We thank the referee for the careful reading and constructive comments on our manuscript. We address each major comment below and will revise the manuscript to strengthen the technical details where appropriate.

read point-by-point responses
  1. Referee: [Section 2] Section 2 (wellposedness): The comparison and maximum principles for the Finsler p-Laplacian are load-bearing for the existence result via sub- and supersolutions and for the subsequent Keller-Osserman analysis. The text invokes standard techniques from the isotropic case but does not supply a self-contained argument or a precise reference that accounts for the loss of rotational invariance and the direction-dependent ellipticity constants arising from a general convex homogeneous norm; this gap must be closed to support the central claims.
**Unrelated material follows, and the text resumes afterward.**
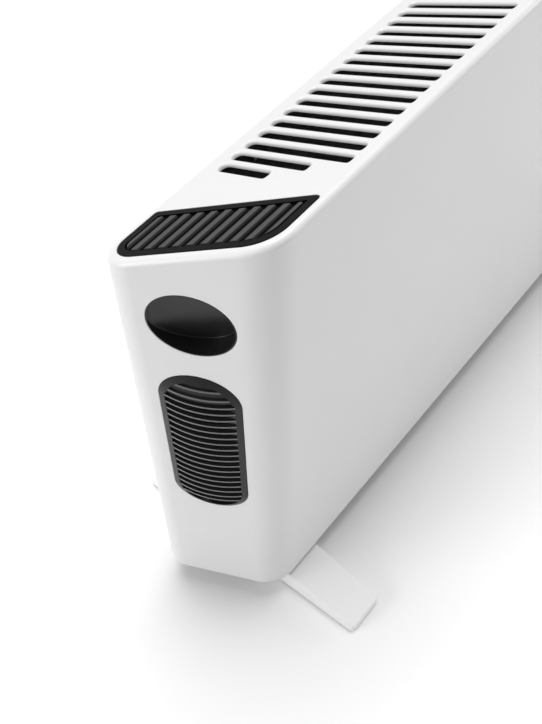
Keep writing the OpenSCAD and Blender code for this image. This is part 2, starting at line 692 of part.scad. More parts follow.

    Authors: We agree that a more explicit justification is warranted for the comparison and maximum principles in the anisotropic setting. In the revised version we will insert a self-contained proof of the weak comparison principle for the Finsler p-Laplacian. The argument adapts the standard monotone-operator techniques to the Finsler case by exploiting the uniform ellipticity that follows from the convexity and positive homogeneity of the norm; the ellipticity constants depend only on the norm and are independent of direction and position inside the domain. We will also add a precise reference to the literature on anisotropic elliptic operators that already treats this setting. revision: yes

  2. Referee: [§3.1] §3.1 (barrier construction): The radial barrier functions used to derive the Keller-Osserman integrability condition appear to be carried over directly from the Euclidean p-Laplacian. For a general anisotropic norm these constructions require verification that the ellipticity constants remain uniformly controlled near the boundary; without this, the claimed retention of the same integrability threshold is not yet justified.

    Authors: We acknowledge the need for an explicit verification. In the revision we will add a short subsection showing that the ellipticity constants of the linearized Finsler operator remain uniformly bounded in a tubular neighborhood of the boundary. Because any convex homogeneous norm is equivalent to the Euclidean norm (with constants depending only on the norm itself), and the boundary is assumed C^2, the distance function yields uniform control on the second derivatives appearing in the barrier computation. Consequently the same Keller-Osserman integral condition is recovered, and we will display the explicit dependence of the constants on the anisotropic norm. revision: yes

Circularity Check

0 steps flagged

No circularity detected; derivation self-contained

full rationale

The abstract describes establishing a Keller-Osserman-type condition with retained integrability, deriving boundary asymptotics influenced by the anisotropic norm, and proving uniqueness for power nonlinearities. No quoted equations or steps in the provided text reduce any central claim (existence, asymptotics, or uniqueness) to a fitted parameter, self-definition, or self-citation chain by construction. Wellposedness assumptions on comparison principles and barriers are presented as following from domain smoothness and norm properties, consistent with standard adaptations from the isotropic p-Laplacian literature rather than internal redefinition. This is the typical honest non-finding for papers relying on external comparison techniques without visible reduction.

Axiom & Free-Parameter Ledger

0 free parameters · 2 axioms · 0 invented entities

The paper relies on standard domain regularity and comparison principles for Finsler operators; no free parameters or new entities are introduced in the abstract.

axioms (2)
  • domain assumption The boundary of the domain is sufficiently smooth to support barrier constructions and asymptotic analysis.
    Explicitly stated in the abstract as a prerequisite for the results.
  • domain assumption The Finsler norm allows the same integrability and comparison properties as the Euclidean p-norm.
    Claimed to retain the same integrability as the p-Laplacian.